Current b: {round(current_b, 3)}
Cost slope for current b: {round(current_cost_slope, 3)}
Updated b: {round(new_b, 3)}
""")
# Current b: 6.258
# Cost slope for current b: -37.237
# Updated b: 6.631
current_b = new_b
b_vals.append(current_b)

current_cost_slope = slope_at(x, y, 43, current_b)
new_b = updated_b(current_b, .01, current_cost_slope)
print(f"""
Current b: {round(current_b, 3)}
Cost slope for current b: {round(current_cost_slope, 3)}
Updated b: {round(new_b, 3)}
""")
# Current b: 6.631
# Cost slope for current b: -14.895
# Updated b: 6.78

Take a careful look at how we use the updated_b function. By using our updated value of $b$ we are quickly converging towards an optimal value of $b$.

In the cell below, we plot each of these b values and their associated cost curve slopes. Note how the tangent lines get closer together as the steps approach the minimum.

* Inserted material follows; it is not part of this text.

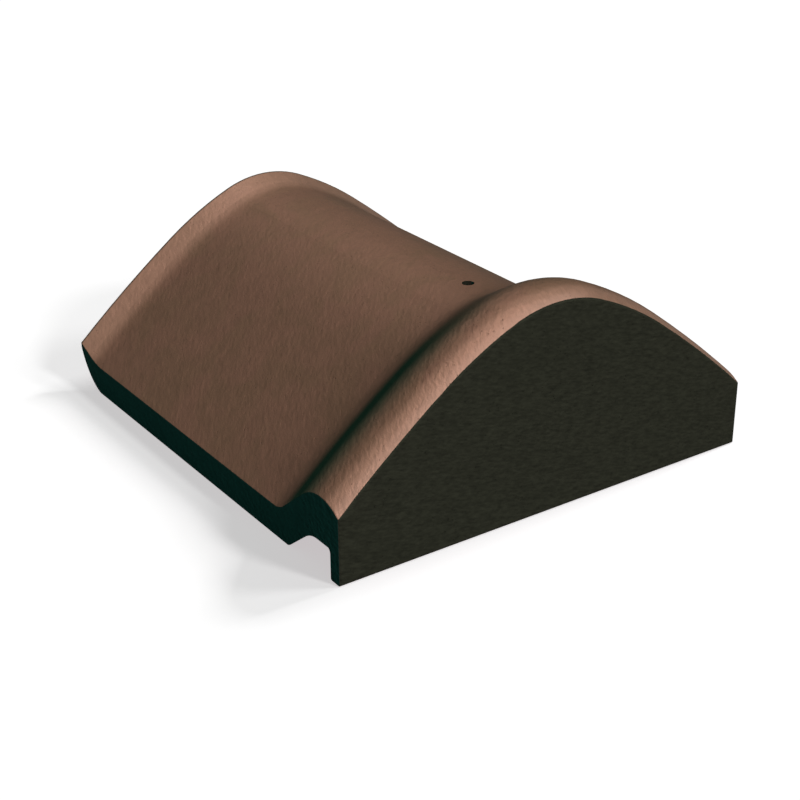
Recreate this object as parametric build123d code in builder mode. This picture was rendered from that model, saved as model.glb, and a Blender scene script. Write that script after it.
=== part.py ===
from build123d import *
from math import acos, asin, cos, degrees, radians, sin, sqrt
import os

# Closed-end ridge tile of cast concrete, lying as it would on a level floor.
# Origin: middle of the footprint, on the floor. X across the ridge, Y along it
# with the closing plate at the -Y end, Z up. All sizes in millimetres.

# Overall
width = 250.0
length = 275.6
crown_height = 97.2

# Arch of the body: a tight crown, a shoulder and a nearly straight flank,
# each tangent to the next, measured on the outer face
crown_radius = 56.0
crown_angle = 23.2
shoulder_radius = 188.0
shoulder_angle = 36.6
flank_radius = 750.0
wall = 12.4

# Roll: the raised collar over the closed end
roll_height = 17.65
roll_crest = 15.5
roll_crest_radius = 30.0
roll_slope = 31.0
roll_foot_radius = 20.0

# Hollow under the roll
hollow_rise = 12.2
hollow_run = 24.7
hollow_slope = 30.0
hollow_top_radius = 20.0
hollow_foot_radius = 12.0

# Closing plate
plate_thickness = 8.0

# Flared lip at the open end
flare_length = 18.8
flare_rise = 5.4
flare_radius = 45.0
lip_throat_radius = 30.0
rim_thickness = 1.6

# Screw hole through the crown
hole_diameter = 6.3
hole_from_front = 71.7

# Rounds that the mould leaves on the casting
corner_round = 2.0
plate_round = 1.2
side_round = 0.8
rim_round = 0.5

# How far the arch is drawn past the sides before they are cut off
side_spare = 30.0

front = -length / 2
rear = length / 2

# Centres of the arch arcs, as (x, z) on the right hand side
crown_centre = (0, crown_height - crown_radius)
crown_join = radians(crown_angle)
shoulder_gap = shoulder_radius - crown_radius
shoulder_centre = (
    crown_centre[0] - shoulder_gap * sin(crown_join),
    crown_centre[1] - shoulder_gap * cos(crown_join),
)
shoulder_join = radians(shoulder_angle)
flank_gap = flank_radius - shoulder_radius
flank_centre = (
    shoulder_centre[0] - flank_gap * sin(shoulder_join),
    shoulder_centre[1] - flank_gap * cos(shoulder_join),
)
flank_end = degrees(asin((width / 2 + side_spare - flank_centre[0]) / flank_radius))


def arch(offset):
    # The arch from the left to the right hand side, moved outwards by offset
    flank_sweep = flank_end - shoulder_angle
    shoulder_sweep = shoulder_angle - crown_angle
    CenterArc((-flank_centre[0], flank_centre[1]), flank_radius + offset,
              90 + flank_end, -flank_sweep)
    CenterArc((-shoulder_centre[0], shoulder_centre[1]), shoulder_radius + offset,
              90 + shoulder_angle, -shoulder_sweep)
    CenterArc(crown_centre, crown_radius + offset, 90 + crown_angle, -2 * crown_angle)
    CenterArc(shoulder_centre, shoulder_radius + offset, 90 - crown_angle, -shoulder_sweep)
    CenterArc(flank_centre, flank_radius + offset, 90 - shoulder_angle, -flank_sweep)


# Outer face of the roll: crest arc, straight back, then a groove onto the body
crest_y = front + roll_crest
crest_centre = (crest_y, roll_height - roll_crest_radius)
roll_front = crest_centre[1] + sqrt(roll_crest_radius**2 - roll_crest**2)
back_angle = radians(roll_slope)
back_top = (
    crest_y + roll_crest_radius * sin(back_angle),
    crest_centre[1] + roll_crest_radius * cos(back_angle),
)
back_foot_y = back_top[0] + back_top[1] * cos(back_angle) / sin(back_angle)

# Hollow under the roll, and the inner throat of the lip
hollow_end = radians(hollow_slope)
hollow_top_y = front + hollow_run
hollow_foot_y = hollow_top_y + hollow_rise * cos(hollow_end) / sin(hollow_end)
throat_rise = wall + flare_rise - rim_thickness
throat_run = sqrt(lip_throat_radius**2 - (lip_throat_radius - throat_rise) ** 2)
throat_y = rear - throat_run
throat_angle = degrees(acos(1 - throat_rise / lip_throat_radius))

with BuildPart() as ridge_tile:
    # The lengthwise section of the wall is carried over the whole arch
    with BuildLine(Plane.XZ) as ridge_arch:
        arch(0)
    section_plane = Plane(ridge_arch.line @ 0, x_dir=(0, 1, 0), z_dir=ridge_arch.line % 0)
    with BuildSketch(section_plane) as wall_section:
        with BuildLine():
            CenterArc(crest_centre, roll_crest_radius, 90 - roll_slope,
                      roll_slope + degrees(asin(roll_crest / roll_crest_radius)))
            FilletPolyline(
                back_top,
                (back_foot_y, 0),
                (rear - flare_length, 0),
                (rear, flare_rise),
                radius=(roll_foot_radius, flare_radius),
            )
            Line((rear, flare_rise), (rear, flare_rise - rim_thickness))
            CenterArc((throat_y, lip_throat_radius - wall), lip_throat_radius,
                      270, throat_angle)
            FilletPolyline(
                (throat_y, -wall),
                (hollow_foot_y, -wall),
                (hollow_top_y, hollow_rise - wall),
                (front, hollow_rise - wall),
                radius=(hollow_foot_radius, hollow_top_radius),
            )
            Line((front, hollow_rise - wall), (front, roll_front))
        make_face()
    sweep(path=ridge_arch.line)

    # Closing plate across the end
    with BuildSketch(Plane.XZ.offset(-front)) as plate_face:
        with BuildLine() as plate_outline:
            arch(roll_front / 2)
            plate_right = plate_outline.line @ 1
            plate_left = plate_outline.line @ 0
            Polyline(
                plate_right,
                (plate_right.X, -crown_height),
                (plate_left.X, -crown_height),
                plate_left,
            )
        make_face()
    extrude(amount=-plate_thickness)

    # Sides cut upright, foot cut level
    Box(
        width,
        length,
        crown_height + 2 * roll_height,
        align=(Align.CENTER, Align.CENTER, Align.MIN),
        mode=Mode.INTERSECT,
    )

    # Corner between the back of the plate and the hollow of the roll
    plate_back = front + plate_thickness
    back_edges = ridge_tile.edges().filter_by_position(Axis.Y, plate_back, plate_back)
    fillet(back_edges.filter_by(GeomType.CIRCLE), corner_round)

    # Outline of the closing plate, and the back edge of its foot
    plate_front = ridge_tile.faces().sort_by(Axis.Y)[0]
    foot_edges = ridge_tile.edges().filter_by(Axis.X).group_by(Axis.Z)[0]
    foot_back = foot_edges.filter_by_position(Axis.Y, plate_back, plate_back)
    fillet(plate_front.edges() + foot_back, plate_round)

    # Edges of the outer skin along both cut sides
    skin = ridge_tile.faces().filter_by(lambda face: face.normal_at().Z > 0.2)
    right_edges = skin.edges().filter_by_position(Axis.X, width / 2, width / 2)
    left_edges = skin.edges().filter_by_position(Axis.X, -width / 2, -width / 2)
    fillet(left_edges + right_edges, side_round)

    # Thin rim of the lip
    rim = ridge_tile.faces().sort_by(Axis.Y)[-1]
    fillet(rim.edges().filter_by(GeomType.CIRCLE), rim_round)

    # Screw hole in the crown behind the roll
    with Locations((0, front + hole_from_front, crown_height)):
        Hole(hole_diameter / 2)

ridge_tile.part.label = "ridge_tile"

os.makedirs("parts", exist_ok=True)
export_step(ridge_tile.part, "parts/ridge_tile.step")
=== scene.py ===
import bpy
import math
import numpy as np
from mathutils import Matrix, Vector

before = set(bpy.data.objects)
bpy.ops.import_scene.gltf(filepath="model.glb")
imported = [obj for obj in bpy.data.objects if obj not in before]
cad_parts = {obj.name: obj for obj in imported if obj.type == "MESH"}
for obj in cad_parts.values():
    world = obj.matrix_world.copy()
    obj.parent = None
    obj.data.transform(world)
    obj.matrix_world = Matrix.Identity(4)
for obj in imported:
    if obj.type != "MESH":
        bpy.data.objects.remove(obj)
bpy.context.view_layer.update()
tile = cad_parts["ridge_tile"]
print("tile loaded")


# camera: a short telephoto from the left front, looking down on the closed end
camera = dict(
    place=(-0.454469, -0.666494, 0.393381),  # metres
    turn=(64.353194, 0.355124, -34.658032),  # degrees about X, Y, Z
    lens=72.203,  # mm
    sensor=36.0,  # mm wide
    clip=(0.01, 50.0),  # metres
)


def addCamera(look):
    data = bpy.data.cameras.new("tileCamera")
    data.lens = look["lens"]
    data.sensor_width = look["sensor"]
    data.clip_start, data.clip_end = look["clip"]
    view = bpy.data.objects.new("tileCamera", data)
    view.location = look["place"]
    view.rotation_euler = [math.radians(a) for a in look["turn"]]
    bpy.context.scene.collection.objects.link(view)
    bpy.context.scene.camera = view


addCamera(camera)
print("camera set")


# shader maths written as plain expressions
class Signal:
    def __init__(self, net, socket):
        self.net, self.socket = net, socket

    def __add__(self, other): return self.net.math("ADD", self, other)
    def __radd__(self, other): return self.net.math("ADD", other, self)
    def __sub__(self, other): return self.net.math("SUBTRACT", self, other)
    def __rsub__(self, other): return self.net.math("SUBTRACT", other, self)
    def __mul__(self, other): return self.net.math("MULTIPLY", self, other)
    def __rmul__(self, other): return self.net.math("MULTIPLY", other, self)
    def __neg__(self): return self.net.math("MULTIPLY", self, -1.0)
    def __abs__(self): return self.net.math("ABSOLUTE", self)
    def atLeast(self, other): return self.net.math("MAXIMUM", self, other)

    def step(self, low, high):
        # 0 below low, 1 above high, smooth between them; falls instead where low is above high
        rise = self.net.node("ShaderNodeMapRange", dict(interpolation_type="SMOOTHSTEP"), {
            "Value": self, "From Min": min(low, high), "From Max": max(low, high)})["Result"]
        return rise if low < high else 1.0 - rise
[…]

plot_slope_at_b_vals(x, y, 43, b_vals, bval_rss)

We can visualize the actual lines created by those b values against the data like this:

fig, ax = plt.subplots(figsize=(10,7))
ax.scatter(x, y, marker=".", c="b")
colors = ['#ff7f0e', '#2ca02c', '#d62728', '#9467bd']
for i, b in enumerate(b_vals):
    ax.plot(x, x*43 + b, color=colors[i], label=f'$y = 43x + {round(b, 3)}$', linewidth=3)
ax.set_xlabel("x", fontsize=14)
ax.set_ylabel("y", fontsize=14)
fig.suptitle("Revenues", fontsize=16)
ax.legend();

Now let's write another function called gradient_descent. The inputs of the function are x_values, y_values, steps, the m we are holding constant, the learning_rate, and the current_b that we are looking at. The steps arguments represent the number of steps the function will take before the function stops. We can get a sense of the return value in the cell below. It is a list of dictionaries, with each dictionary having a key of the current b value, the slope of the cost curve at that b value, and the rss at that b value.

def gradient_descent(x_values, y_values, steps, current_b, learning_rate, m):
    pass
descent_steps = gradient_descent(x, y, 15, 0, learning_rate = .005, m = 43)
descent_steps

#[{'b': 0, 'rss': 1750.97, 'slope': -412.73},
# {'b': 2.063653301142949, 'rss': 1026.94, 'slope': -288.91},
# {'b': 3.5082106119386935, 'rss': 672.15, 'slope': -202.24},
# {'b': 4.519400729495828, 'rss': 498.29, 'slope': -141.57},
# {'b': 5.2272338117862205, 'rss': 413.1, 'slope': -99.1},
# {'b': 5.72271696938941, 'rss': 371.35, 'slope': -69.37},
# {'b': 6.06955517971187, 'rss': 350.88, 'slope': -48.56},
# {'b': 6.312341926937677, 'rss': 340.86, 'slope': -33.99},
# {'b': 6.482292649996282, 'rss': 335.94, 'slope': -23.79},
# {'b': 6.601258156136964, 'rss': 333.53, 'slope': -16.66},
# {'b': 6.684534010435641, 'rss': 332.35, 'slope': -11.66},
# {'b': 6.742827108444089, 'rss': 331.77, 'slope': -8.16},
# {'b': 6.7836322770506285, 'rss': 331.49, 'slope': -5.71},
# {'b': 6.812195895074922, 'rss': 331.35, 'slope': -4.0},
# {'b': 6.832190427692808, 'rss': 331.28, 'slope': -2.8}]

Looking at our b-values, you get a pretty good idea of how our gradient descent function works. It starts far away with $b = 0$, and the step size is relatively large, as is the slope of the cost curve. As the $b$ value updates such that it approaches a minimum of the RSS, the slope of the cost curve and the size of each step both decrease.

Compared to the initial RSS of 1117.8 when $b$ was 12, we are down to 331.3!

Remember that each of these steps indicates a change in our regression line's slope value towards a "fit" that more accurately matches our dataset. Let's plot the final regression line as found before, with $m=43$ and $b=6.83$

# plot the final result here

As you can see, this final intercept value of around $b=6.8$ matches our data much better than the previous guess of 12. Remember that the slope was kept constant. You can see that lifting the slope upwards could probably even lead to a better fit!

Summary

In this lesson, we learned some more about gradient descent. We saw how gradient descent allows our function to improve to a regression line that better matches our data. We see how to change our regression line, by looking at the Residual Sum of Squares related to the current regression line. We update our regression line by looking at the rate of change of our RSS as we adjust our regression line in the right direction -- that is, the slope of our cost curve. The larger the magnitude of our rate of change (or slope of our cost curve) the larger our step size. This way, we take larger steps the further away we are from our minimizing our RSS, and take smaller steps as we converge towards our minimum RSS.